Increase the times and ways you communicate with your team and individual teammates. Schedule regular meetings at the same time and use the same method (e.g., set weekly meetings on Mondays at 10:00 a.m. using the team conference line). Assess the best time to hold meetings for maximum attendance, taking time zones into account.

At any virtual meeting or review, it is a good practice to have someone to take notes of the meeting, including what has been agreed to. As a Bid or Proposal Manager, you should send the meeting notes to your virtual team to ensure that they have a record of the outcome of each meeting. It is also a good idea to post the meeting minutes in a folder on a shared drive that everyone can access.

Schedule one-on-one calls with team members so they can be prepared to give you the best information. One-on-one check-ins may be standing meetings that are agreed upon in advance or scheduled as they become necessary. Unless the outcome is confidential, provide all team members with a schedule of expected meetings.

To improve email communication:

  • Create a proposal team distribution list using your email software. This saves time by adding recipients to emails intended for large groups. Keep it up to date so those who are no longer part of the proposal effort do not continue to receive emails from the group after their contribution has ended. (This is also a good practice from a security point of view.)
  • Create a standard email template. Develop a standard structure for your emails using plain text instead of HTML for the body and subject line. Emails are read on a range of platforms, some of which do not support formatting. Define and document when and how the team will use emoticons to clarify the emotional meaning of an email
  • Define and use a standard, informative subject line that clearly identifies the proposal. This helps the team identify your email as project communication. Train the team to use the same format in their own email subject lines. This makes it easier for you and the team to manage project-related emails
  • Put information in the body of the email rather than in attachments. Team members will access information on a variety of platforms and may not be able to open attachments or certain document types. If they have to open them later on a different platform, they are less likely to follow through. Whenever possible, put key information in the body of the email

Because virtual teams rarely have the opportunity to form in-person relationships, proposal professionals must use different techniques to strengthen communication and build rapport among teams. These techniques include the following:

  • Pick Up the Telephone. Pick up the phone and speak to all of the team members, those you already know and those you don’t. Show that you are ready to listen to them. Get to know your team and what issues or concerns they have. Learn what they do both in and out of the office
  • Act Like You Are Speaking Face-to-Face. Voice your opinions as you would in a regular meeting. This encourages the rest of your team to do the same. Consider using a headset or another device that allows you to move around during virtual meetings. Simply moving your arms and gesturing, as you might do face-to-face, greatly improves the sound of your message
  • Set Reasonable Expectations. Obtain all team members’ buy-ins on project goals. Start by articulating the common goal and explain how you intend to manage the bid to reduce their overtime. Once you set the schedule, keep it
  • Celebrate Each Milestone. At the beginning of each meeting, acknowledge team members who have met deadlines or celebrated a special event. Acknowledge the team for a successful review. Send e-cards for personal celebrations and accomplishments. Hold a virtual reward ceremony at the close of the proposal

6. Build trust early.

Virtual Bid and Proposal Managers can rapidly build and maintain trust by adapting their communication techniques to convey a clear sense of action, support, and constructive feedback. The Virtual Bid or Proposal Manager needs to overcommunicate with the team by communicating frequently, not sporadically.
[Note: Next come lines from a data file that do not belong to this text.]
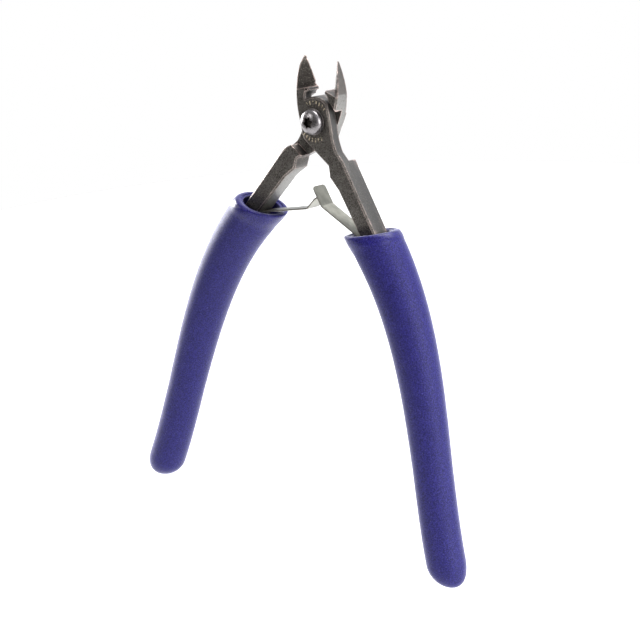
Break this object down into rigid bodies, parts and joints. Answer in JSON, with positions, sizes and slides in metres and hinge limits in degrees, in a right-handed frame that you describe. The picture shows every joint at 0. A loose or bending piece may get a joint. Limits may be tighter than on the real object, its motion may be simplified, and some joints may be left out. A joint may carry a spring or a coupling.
{
  "type": "diagonal cutting pliers",
  "caption": "Precision diagonal cutters with lapped steel halves on a screw pivot, flat return springs and long curved cushioned grips.",
  "frame": {"origin": "middle of the pivot, halfway through the thickness of the tool", "axes": "+Z from the grips to the jaws, +X across the open handles, -Y out of the face with the screw head"},
  "size_m": [0.129, 0.017, 0.1521],
  "materials": {
    "tool_steel": "satin ground, lightly darkened",
    "pivot_steel": "polished",
    "spring_steel": "fine satin nickel",
    "cushion_grip": "fine-grained matte cushion"
  },
  "bodies": {
    "front": {"front_half": "tool_steel", "right_grip": "cushion_grip", "right_leaf_spring": "spring_steel", "right_spring_rivet": "tool_steel", "pivot_screw": "pivot_steel", "pivot_washer": "pivot_steel", "pivot_nut": "pivot_steel"},
    "rear": {"rear_half": "tool_steel", "left_grip": "cushion_grip", "left_leaf_spring": "spring_steel", "left_spring_rivet": "tool_steel"}
  },
  "joints": [
    {"name": "pivot", "type": "hinge", "parent": "front", "child": "rear", "pos_m": [0, 0, 0], "axis": [0, -1, 0], "range_deg": [0, 34], "stiffness_Nm_per_rad": 2, "deforming": ["right_leaf_spring", "left_leaf_spring"]}
  ]
}
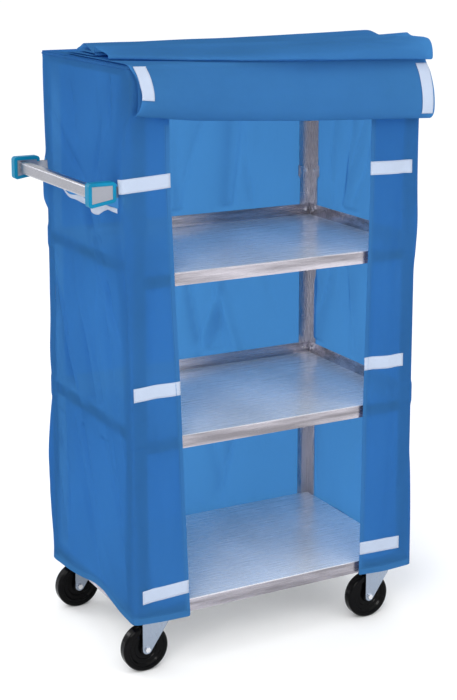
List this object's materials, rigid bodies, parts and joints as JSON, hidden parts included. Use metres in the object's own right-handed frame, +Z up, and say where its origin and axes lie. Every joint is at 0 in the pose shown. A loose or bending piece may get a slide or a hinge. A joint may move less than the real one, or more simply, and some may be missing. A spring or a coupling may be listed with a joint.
{
  "type": "linen trolley",
  "caption": "Covered linen trolley: stainless shelves between corner posts on swivel casters, fabric cover with a turned-up door curtain and a push handle at one end.",
  "frame": {"origin": "on the floor, in the middle of the whole trolley's footprint, push handle and turned-up curtain included", "axes": "+Z up, +X along the front towards the end away from the push handle, -Y out of the open front"},
  "size_m": [0.958, 0.6138, 1.64],
  "materials": {
    "stainless": "brushed stainless sheet",
    "fastener_steel": "bright plated",
    "zinc_plate": "bright zinc-plated pressing",
    "bush_steel": "turned steel",
    "cast_metal": "satin casting",
    "teal_bumper": "satin moulded elastomer",
    "wheel_black": "polished hard black moulding",
    "blue_nylon": "thin woven nylon, slightly see-through",
    "white_tape": "white hook-and-loop tape and binding"
  },
  "bodies": {
    "chassis": {"bottom_shelf": "stainless", "caster_bolts": "fastener_steel", "caster_channel_left": "stainless", "caster_channel_right": "stainless", "caster_kingpins": "fastener_steel", "caster_plate_back_left": "zinc_plate", "caster_plate_back_right": "zinc_plate", "caster_plate_front_left": "zinc_plate", "caster_plate_front_right": "zinc_plate", "cover_back": "blue_nylon", "cover_left": "blue_nylon", "cover_right": "blue_nylon", "cover_top": "blue_nylon", "curtain_strips": "white_tape", "door_curtain": "blue_nylon", "flap_patches": "white_tape", "frame_nuts": "fastener_steel", "frame_screws": "fastener_steel", "front_flap_left": "blue_nylon", "front_flap_right": "blue_nylon", "handle_bar": "stainless", "handle_bolts": "fastener_steel", "handle_bracket_back": "cast_metal", "handle_bracket_front": "cast_metal", "handle_bumper_back": "teal_bumper", "handle_bumper_front": "teal_bumper", "handle_slot_trim": "white_tape", "lower_post_back_left": "stainless", "lower_post_back_right": "stainless", "lower_post_front_left": "stainless", "lower_post_front_right": "stainless", "middle_shelf": "stainless", "middle_shelf_channel": "stainless", "splice_angles": "stainless", "top_rail_back": "stainless", "top_rail_front": "stainless", "top_rail_left": "stainless", "top_rail_right": "stainless", "top_shelf": "stainless", "top_shelf_channel": "stainless", "upper_post_back_left": "stainless", "upper_post_back_right": "stainless", "upper_post_front_left": "stainless", "upper_post_front_right": "stainless"},
    "fork_front_left": {"caster_axle_front_left": "fastener_steel", "caster_fork_front_left": "zinc_plate", "wheel_bush_front_left": "bush_steel"},
    "wheel_front_left": {"caster_wheel_front_left": "wheel_black"},
    "fork_front_right": {"caster_axle_front_right": "fastener_steel", "caster_fork_front_right": "zinc_plate", "wheel_bush_front_right": "bush_steel"},
    "wheel_front_right": {"caster_wheel_front_right": "wheel_black"},
    "fork_back_left": {"caster_axle_back_left": "fastener_steel", "caster_fork_back_left": "zinc_plate", "wheel_bush_back_left": "bush_steel"},
    "wheel_back_left": {"caster_wheel_back_left": "wheel_black"},
    "fork_back_right": {"caster_axle_back_right": "fastener_steel", "caster_fork_back_right": "zinc_plate", "wheel_bush_back_right": "bush_steel"},
    "wheel_back_right": {"caster_wheel_back_right": "wheel_black"}
  },
  "joints": [
    {"name": "swivel_front_left", "type": "hinge", "parent": "chassis", "child": "fork_front_left", "pos_m": [-0.297, -0.1965, 0.151], "axis": [0, 0, 1], "continuous": true},
    {"name": "roll_front_left", "type": "hinge", "parent": "fork_front_left", "child": "wheel_front_left", "pos_m": [-0.328, -0.1965, 0.0635], "axis": [0, 1, 0], "continuous": true},
    {"name": "swivel_front_right", "type": "hinge", "parent": "chassis", "child": "fork_front_right", "pos_m": [0.395, -0.1965, 0.151], "axis": [0, 0, 1], "continuous": true},
    {"name": "roll_front_right", "type": "hinge", "parent": "fork_front_right", "child": "wheel_front_right", "pos_m": [0.364, -0.1965, 0.0635], "axis": [0, 1, 0], "continuous": true},
    {"name": "swivel_back_left", "type": "hinge", "parent": "chassis", "child": "fork_back_left", "pos_m": [-0.297, 0.2535, 0.151], "axis": [0, 0, 1], "continuous": true},
    {"name": "roll_back_left", "type": "hinge", "parent": "fork_back_left", "child": "wheel_back_left", "pos_m": [-0.328, 0.2535, 0.0635], "axis": [0, 1, 0], "continuous": true},
    {"name": "swivel_back_right", "type": "hinge", "parent": "chassis", "child": "fork_back_right", "pos_m": [0.395, 0.2535, 0.151], "axis": [0, 0, 1], "continuous": true},
    {"name": "roll_back_right", "type": "hinge", "parent": "fork_back_right", "child": "wheel_back_right", "pos_m": [0.364, 0.2535, 0.0635], "axis": [0, 1, 0], "continuous": true}
  ]
}
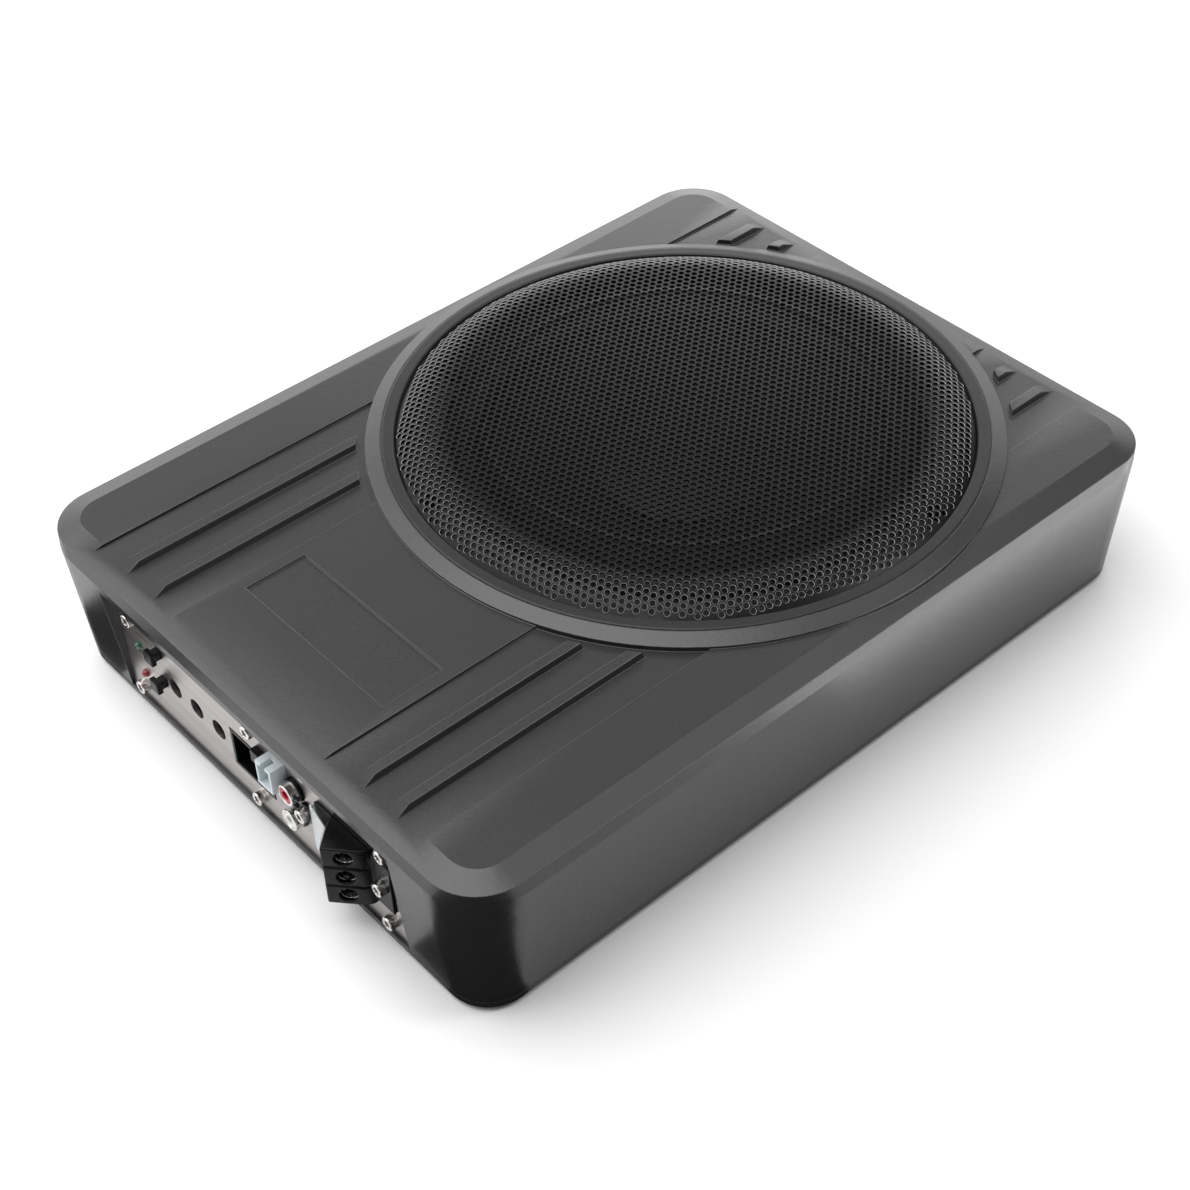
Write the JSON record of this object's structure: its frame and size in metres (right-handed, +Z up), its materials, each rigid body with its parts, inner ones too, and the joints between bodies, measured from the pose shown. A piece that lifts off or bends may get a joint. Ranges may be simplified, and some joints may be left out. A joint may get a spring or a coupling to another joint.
{
  "type": "powered car subwoofer",
  "caption": "Slim powered under-seat car subwoofer: tapered grey metal case, round domed mesh grille, raised ribs and a recessed end panel with controls, sockets and a power terminal.",
  "frame": {"origin": "centre of the overall footprint, on the plane the rubber feet stand on", "axes": "+Z up; the connector panel is on the -X end, the driver and its round grille towards +X, +Y across the width"},
  "size_m": [0.337, 0.25, 0.074],
  "materials": {
    "housing_coat": "fine textured satin powder coat, dark grey",
    "ring_coat": "satin powder coat",
    "base_coat": "satin powder coat",
    "basket_coat": "black paint",
    "black_steel": "semi-gloss black coat",
    "gasket_foam": "closed-cell foam",
    "rubber": "matte",
    "brass": "plain",
    "zinc_steel": "zinc plated",
    "cone_paper": "pressed paper, black",
    "dust_cap_plastic": "matte",
    "spider_cloth": "resin-treated cloth",
    "former_film": "amber film",
    "copper": "enamelled copper wire",
    "ferrite": "sintered ferrite",
    "black_plastic": "moulded, fine texture",
    "matte_black_plastic": "moulded, matte",
    "panel_aluminium": "brushed lengthwise",
    "bare_aluminium": "mill finish",
    "black_nickel": "black nickel plate",
    "clear_plastic": "clear moulded plastic",
    "pot_metal": "tin plate",
    "green_lens": "tinted epoxy",
    "red_lens": "tinted epoxy",
    "bright_plate": "nickel plate",
    "white_plastic": "moulded",
    "red_plastic": "moulded",
    "natural_nylon": "natural nylon",
    "circuit_laminate": "solder-masked laminate",
    "capacitor_sleeve": "shrink sleeve",
    "choke_wire": "enamelled copper winding",
    "wire_insulation": "PVC"
  },
  "bodies": {
    "enclosure": {"top_housing": "housing_coat", "base_plate": "base_coat", "base_gasket": "gasket_foam", "base_screws": "black_steel", "rubber_feet": "rubber", "bracket_nuts": "brass", "grille": "black_steel", "grille_retainer_ring": "ring_coat", "basket": "basket_coat", "driver_gasket": "gasket_foam", "driver_screws": "black_steel", "surround": "rubber", "spider": "spider_cloth", "motor_top_plate": "zinc_steel", "magnet": "ferrite", "t_yoke": "zinc_steel", "driver_terminal_strip": "black_plastic", "driver_tags": "brass", "panel_plate": "panel_aluminium", "panel_screws": "black_nickel", "panel_blocks": "bare_aluminium", "power_terminal_body": "black_plastic", "terminal_clamps": "bright_plate", "terminal_screws": "black_nickel", "terminal_cover": "clear_plastic", "potentiometers": "pot_metal", "button_switches": "black_plastic", "power_led": "green_lens", "protect_led": "red_lens", "rca_block": "black_plastic", "rca_shells": "bright_plate", "rca_insert_white": "white_plastic", "rca_insert_red": "red_plastic", "speaker_socket": "black_plastic", "remote_socket": "natural_nylon", "socket_pins": "brass", "circuit_board": "circuit_laminate", "control_board": "circuit_laminate", "board_link": "black_plastic", "standoffs": "zinc_steel", "board_screws": "zinc_steel", "filter_capacitors": "capacitor_sleeve", "choke": "choke_wire", "power_transistors": "black_plastic", "heat_spreader": "bare_aluminium", "transistor_clamp": "bare_aluminium", "signal_chips": "black_plastic", "speaker_wires": "wire_insulation"},
    "cone_assembly": {"cone": "cone_paper", "dust_cap": "dust_cap_plastic", "voice_coil_former": "former_film", "voice_coil": "copper"},
    "clamp_screw_1": {"clamp_screw_1": "zinc_steel"},
    "clamp_screw_2": {"clamp_screw_2": "zinc_steel"},
    "clamp_screw_3": {"clamp_screw_3": "zinc_steel"},
    "level_dial": {"level_dial": "matte_black_plastic"},
    "crossover_dial": {"crossover_dial": "matte_black_plastic"},
    "bass_boost_dial": {"bass_boost_dial": "matte_black_plastic"},
    "phase_button": {"phase_button": "black_plastic"},
    "auto_on_button": {"auto_on_button": "black_plastic"}
  },
  "joints": [
    {"name": "cone_stroke", "type": "slide", "parent": "enclosure", "child": "cone_assembly", "axis": [0, 0, 1], "range_m": [-0.006, 0.006], "stiffness_N_per_m": 4000, "deforming": ["surround", "spider"]},
    {"name": "level_turn", "type": "hinge", "parent": "enclosure", "child": "level_dial", "pos_m": [-0.1557, 0.0509, 0.026], "axis": [-1, 0, 0], "range_deg": [-140, 140]},
    {"name": "crossover_turn", "type": "hinge", "parent": "enclosure", "child": "crossover_dial", "pos_m": [-0.1557, 0.0372, 0.026], "axis": [-1, 0, 0], "range_deg": [-140, 140]},
    {"name": "bass_boost_turn", "type": "hinge", "parent": "enclosure", "child": "bass_boost_dial", "pos_m": [-0.1557, 0.0235, 0.026], "axis": [-1, 0, 0], "range_deg": [-140, 140]},
    {"name": "phase_press", "type": "slide", "parent": "enclosure", "child": "phase_button", "axis": [1, 0, 0], "range_m": [0, 0.002], "stiffness_N_per_m": 600},
    {"name": "auto_on_press", "type": "slide", "parent": "enclosure", "child": "auto_on_button", "axis": [1, 0, 0], "range_m": [0, 0.002], "stiffness_N_per_m": 600},
    {"name": "clamp_1_close", "type": "slide", "parent": "enclosure", "child": "clamp_screw_1", "axis": [0.6569, -0.754, 0], "range_m": [0, 0.003]},
    {"name": "clamp_2_close", "type": "slide", "parent": "enclosure", "child": "clamp_screw_2", "axis": [0.6569, -0.754, 0], "range_m": [0, 0.003]},
    {"name": "clamp_3_close", "type": "slide", "parent": "enclosure", "child": "clamp_screw_3", "axis": [0.6569, -0.754, 0], "range_m": [0, 0.003]}
  ]
}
Begin by defining the objectives, roles, tasks, and expectations. Trust erodes quickly if objectives, roles, tasks, or expectations are blurred, unclear, or fluid.

Balance pre-kickoff strategy and solution-development activities. Target 75 percent completion of strategy- and solution-development pre-kickoff, especially when submittal deadlines are short. This compromise supports an earlier kickoff and fosters members’ input, buy-in, acceptance, and identification with the team.v

Use communication techniques to establish high levels of trust early and to maintain trust as the proposal is prepared, as shown in Figure 3.

Techniques to Build Trust Early Techniques to Maintain Trust
Encourage non-task, social communication Communicate predictably

Set and maintain all meeting times, balancing the demands on members in different time zones

Explain every change or absence in advance

Avoid irregular, inequitable, and unpredictable communication

During a crisis, maintain near real-time communication

Maintain a consistent style and tone in all communications

Communicate optimistically and enthusiastically

Promote the team as a virtual family

Use “we”

Encourage positive comments among members

Discourage negative remarks

Develop schemes to handle task and technology uncertainty

Have three or more ways to connect with team members (email addresses, both home and work; phone numbers, work and cell; cell numbers of spouses or family members, team buddies, managers, and co-workers; IM; and perhaps social media

Develop schemes to handle task and technological uncertainty

Number and date messages and meeting notes consecutively so members can place them in context and detect missing items

Confront and promptly handle vague statements, allegations, and complaints

Publicize members’ activity and inactivity

Encourage exchanges that clarify and develop consensus

Encourage proactive action

Communicate positively, concisely, and specifically; avoid weak, vague, or equivocal statements.
(Weak: Complete in 4 or 5 days)
(Strong: Submit before 3:30 p.m. on Thursday)

State exactly how you will manage the team

First impressions are critical. Emphasize performance, not behavior

State how you will manage missed deadlines

Members tend to respond to how they are initially treated

Respond promptly, explicitly, and predictably to all messages

Low-trust teams characteristically get little feedback from managers or members

Clarify roles, procedures, and quality standards

Be unequivocal. Then transition from procedural to task focus

Assign task leadership based on skill, ability, interest, and enthusiasm

Figure 3. Team Communication Strategies Establish and Maintain High Trust. Communication with your virtual proposal team and members’ communication among themselves are the only means that you have to develop and maintain the trust needed to prepare a winning proposal.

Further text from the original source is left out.